* **Your task**
Reproduce the listing below verbatim.
** begin Data extract **
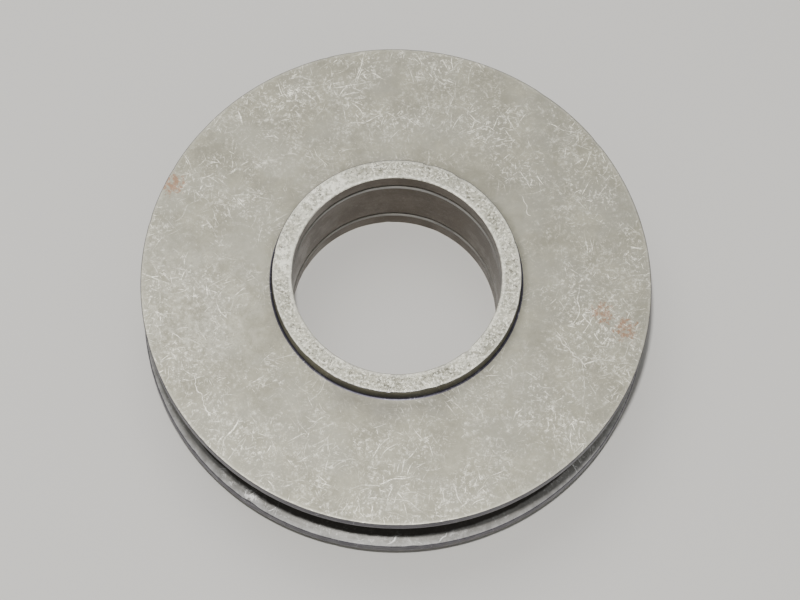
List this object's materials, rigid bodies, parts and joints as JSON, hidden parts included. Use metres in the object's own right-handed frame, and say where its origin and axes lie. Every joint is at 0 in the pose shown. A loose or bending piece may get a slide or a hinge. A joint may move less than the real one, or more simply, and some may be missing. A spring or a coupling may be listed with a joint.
{
  "type": "rope sheave",
  "caption": "Grooved steel wheel that guides a wire rope round its rim and turns on a bearing held in its bore by retaining rings.",
  "frame": {"origin": "centre of the lower hub face, on the wheel's own axis", "axes": "+Z along the bore axis, from the lower hub face to the upper one"},
  "size_m": [0.195, 0.195, 0.045],
  "materials": {
    "scuffed_steel": "dull turned steel, handled and finely scratched, with brighter worn hub faces"
  },
  "bodies": {
    "root": {"rope_sheave": "scuffed_steel"}
  },
  "joints": []
}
** end Data extract **
* **Response**
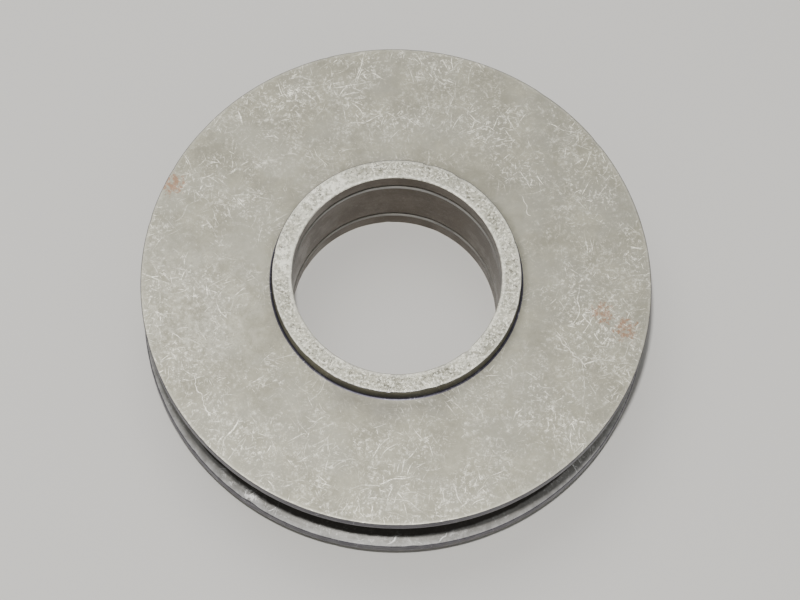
List this object's materials, rigid bodies, parts and joints as JSON, hidden parts included. Use metres in the object's own right-handed frame, and say where its origin and axes lie. Every joint is at 0 in the pose shown. A loose or bending piece may get a slide or a hinge. A joint may move less than the real one, or more simply, and some may be missing. A spring or a coupling may be listed with a joint.
{
  "type": "rope sheave",
  "caption": "Grooved steel wheel that guides a wire rope round its rim and turns on a bearing held in its bore by retaining rings.",
  "frame": {"origin": "centre of the lower hub face, on the wheel's own axis", "axes": "+Z along the bore axis, from the lower hub face to the upper one"},
  "size_m": [0.195, 0.195, 0.045],
  "materials": {
    "scuffed_steel": "dull turned steel, handled and finely scratched, with brighter worn hub faces"
  },
  "bodies": {
    "root": {"rope_sheave": "scuffed_steel"}
  },
  "joints": []
}